A Kampala court summoned the Kampala Central Division Mayor Godfrey Nyakana in June over charges of robbery and assault on Arinaitwe George, journalist for the private daily Red Pepper, George told me. Nyakana is expected to appear in court Thursday, according to local reports. When the public protested over alleged vote rigging during the February 2011 mayoral elections, Nyakana allegedly punched George and grabbed his camera in a bid to stop him from taking photographs of the protest. The electoral commission eventually cancelled the local elections after discovering widespread irregularities, according to local reports. “This case has been pending for a long time,” said George, who filed a complaint soon after the incident, “but we are hoping justice will be done since this will encourage journalists here.” Repeated phone calls to Nyakana for his response to the charges went unanswered.
Also last month, a court in the central town of Entebbe issued an arrest warrant for two individuals accused of attacking Rebecca Nakame , a reporter for pro-government Bukedde TV, according to local reports. A local police constable ordered a mob to attack Nakame after she attempted to cover a family land wrangle, she told local journalists. A group backing one side of the dispute kicked and slapped Nakame and damaged her camera before a local council official and others managed to save her, she said.
Another small June victory for the press: Magistrate Doreen Ajuna from the central town of Masaka apologized after detaining Bukedde TV reporter Namuwonge Hahifah for entering her courtroom “without permission” earlier in the month, according to local reports.

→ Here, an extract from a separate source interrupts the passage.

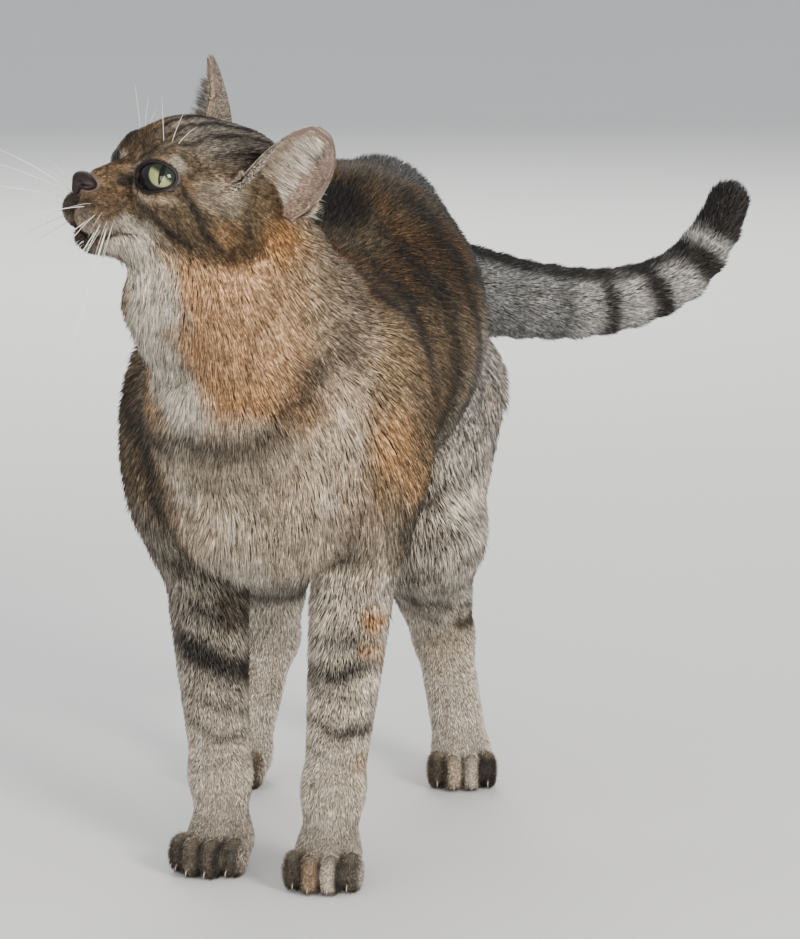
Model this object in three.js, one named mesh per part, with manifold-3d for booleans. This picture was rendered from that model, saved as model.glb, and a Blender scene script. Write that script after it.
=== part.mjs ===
// Adult female shorthair cat, life size, standing with its back arched, its head turned to its right
// and lifted, and its tail swung out to its left with the tip curled up.
// Millimetres. +X is the cat's left, -Y is forward, +Z is up, and the soles stand on Z = 0.
// The flesh, out to the tips of the coat, is one rounded shape, melted together from eggs and tapered
// bars laid along the bones. Thin plane cuts part it into the pieces that a person would name.
import * as THREE from "three";
import { mergeVertices } from "three/addons/utils/BufferGeometryUtils.js";
import Module from "manifold-3d";

const wasm = await Module();
wasm.setup();

const GAP = 0.3; // between any two pieces
const DEGREE = Math.PI / 180;
const SIDES = [
  { name: "left", x: 1 },
  { name: "right", x: -1 },
];

// A frame's turn is about the vertical, its lift raises the front, and its tilt drops the left side.
const HEAD = { at: [-15, -105, 297], turn: -52, lift: 14, tilt: 4 };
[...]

These cases followed a hard-won court victory in February by Daily Monitor editors Daniel Kalinaki and Henry Ochieng, who had battled forgery charges for more than two years for allegedly altering a 2009 letter by President Yoweri Museveni. The charges were dropped, giving local journalists the sense that Ugandan government authorities do not necessarily pull all the strings in court. Still, when he stepped out of the courtroom in February, Kalinaki was cautious, telling his colleagues that he feared new charges would emerge, according to local reports. As yet, that hasn’t happened.
Of course, court victories do not necessarily mean an end to police harassment. “Improvements in police professionalism are the only way we will see improvements for the media,” Ssebaggala told me. “The media are often exposing the brutal excesses of the police while handling public events and the police do not like this and react.”
The hopes for success in court come as Ugandan police announced a new unit to act as an ombudsman for journalists’ complaints, although it remains to be seen whether the unit represents a genuine effort to end attacks on journalists or is simply a public relations stunt. It will exist alongside the police Media Crimes Unit, a division specially designed to monitor Uganda’s press. Just today, the Media Crimes Unit called in for questioning Meddie Nsereko, political talk show host at Central Broadcasting Services, about a show he hosted last week in which some panelists opposed the parliamentary candidacy of a ruling party member, according to local journalists and reports.